In March 1964, shortly after completion of the first freeway link to the suburbs, a new rapid transit bus service called the Freeway Flyer was instituted. The Freeway Flyer proved to be an instant success running between Mayfair Shopping Center in Wauwatosa and Downtown Milwaukee. The Freeway Flyer proved it could attract automobile drivers back to buses. Its popularity grew and today there are numerous Freeway Flyer routes in operation.

Under County Ownership

For the first 115 years of the transit system in the Milwaukee area, the system was self-sustaining and ran only on the fares collected from riders. In fact, Milwaukee was one of the last cities in the country to have a privately owned, profit- making transit company. But on July 1, 1975, Milwaukee County acquired ownership of the transit system in order to sustain its existence. It contracted Milwaukee Transport Services, Inc. (MTS) to handle the newly named Milwaukee County Transit System (MCTS) bus operation.

Milwaukee County invested in the transit system and led them through significant ridership growth during the 1980s and early 1990s. New services were added such as the Metrolink express service in 1992. Those traveling to special events in the summer, such as Summerfest and the Wisconsin State Fair, relied heavily on the easy-to-use express service. There was even a short time where “trolleys” returned in the early 2000s. Ten Chance Coach Trolley replica buses connected visitors and residents to work, shopping and entertainment venues in Downtown Milwaukee.

 Today, the transit system is operated out of four locations. The system’s administration and fleet maintenance operations were previously located at Cold Spring Shops on Highland Boulevard which in the early 1900s was the site of many innovations including streetcar construction, building of bus bodies and the invention of the transit windshield wiper. But the administration and fleet maintenance operations moved to the present facilities on North 17th Street in October 1985. Every day, operators pull buses out of two stations: Fond du Lac and Kinnickinnic. Each facility also houses a garage to fuel, clean and provide day-to-day maintenance to ensure vehicles run properly. A third station and garage, Fiebrantz, closed in 2018. 

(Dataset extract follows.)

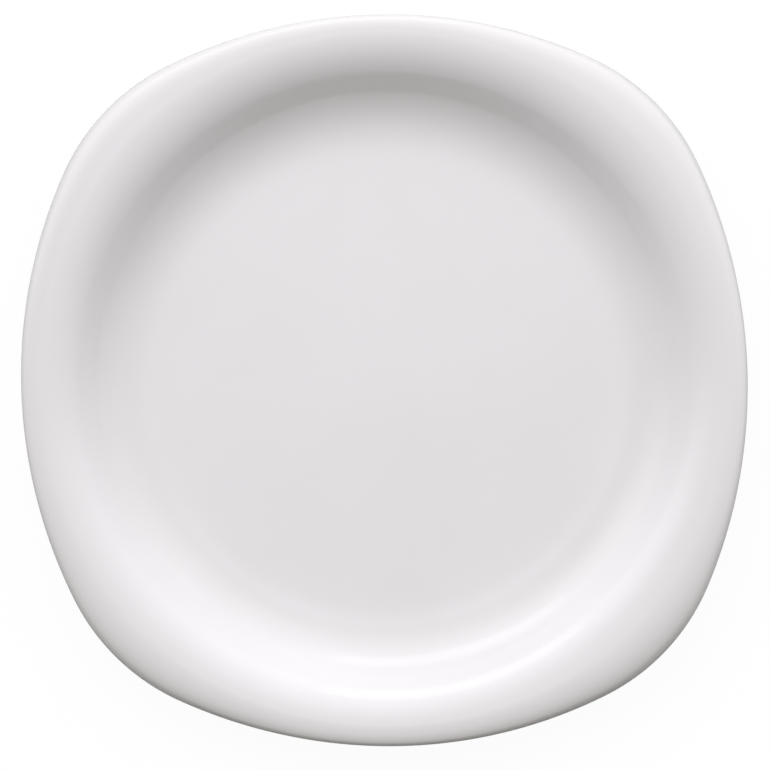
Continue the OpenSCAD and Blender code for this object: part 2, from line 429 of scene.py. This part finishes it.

Customer Service & Recognition

 In the 1990s, innovations provided major changes in the way people paid their fares. MCTS focused on programs to increase ridership and revenue for the company such as the Commuter Value Program and U-PASS. The Commuter Value Program was initiated so that employers could offer an employee benefit of reduced transportation costs. To assist the university population, the popular U-PASS program was introduced. The U-PASS program offers unlimited MCTS rides to tens of thousands of students at five universes or colleges including Milwaukee Area Technical College, Marquette University and the University of Wisconsin-Milwaukee. 

In 1987 and again in 1999, MCTS received the highest honor by being selected as the best transit system in the country when the American Public Transportation Association (APTA) presented the Outstanding Achievement Award to MCTS. The company was chosen based on operations effectiveness and efficiency, innovation, customer service, ridership and overall administration. Throughout the years, MCTS has won dozens of other national awards in recognition of excellence and innovation in specific areas ranging from purchasing to advertising and marketing. In 2019, APTA honored MCTS with its Innovation Award for our ‘MCTS Excellence’ program, a video series that uses bus surveillance footage to tell a unique story highlighting an employee’s act of kindness, compassion or heroism. Also, the Wisconsin Department of Transportation audits consistently find MCTS to be efficient and effective when compared to peer systems. 

The Future

MCTS is entering the next phase of its history in an exciting position. With an electronic smart card fare payment, top-rated smartphone app and GPS-based bus tracking system, MCTS is making riding easier and more convenient than ever before. 

MCTS is also working to implement new ways of providing service, from a regional nine-mile East-West Bus Rapid Transit (BRT) line to the first full system review in nearly 40 years – the MCTS NEXT project -- we're working to ensure riders can continue to connect with all the places they are going.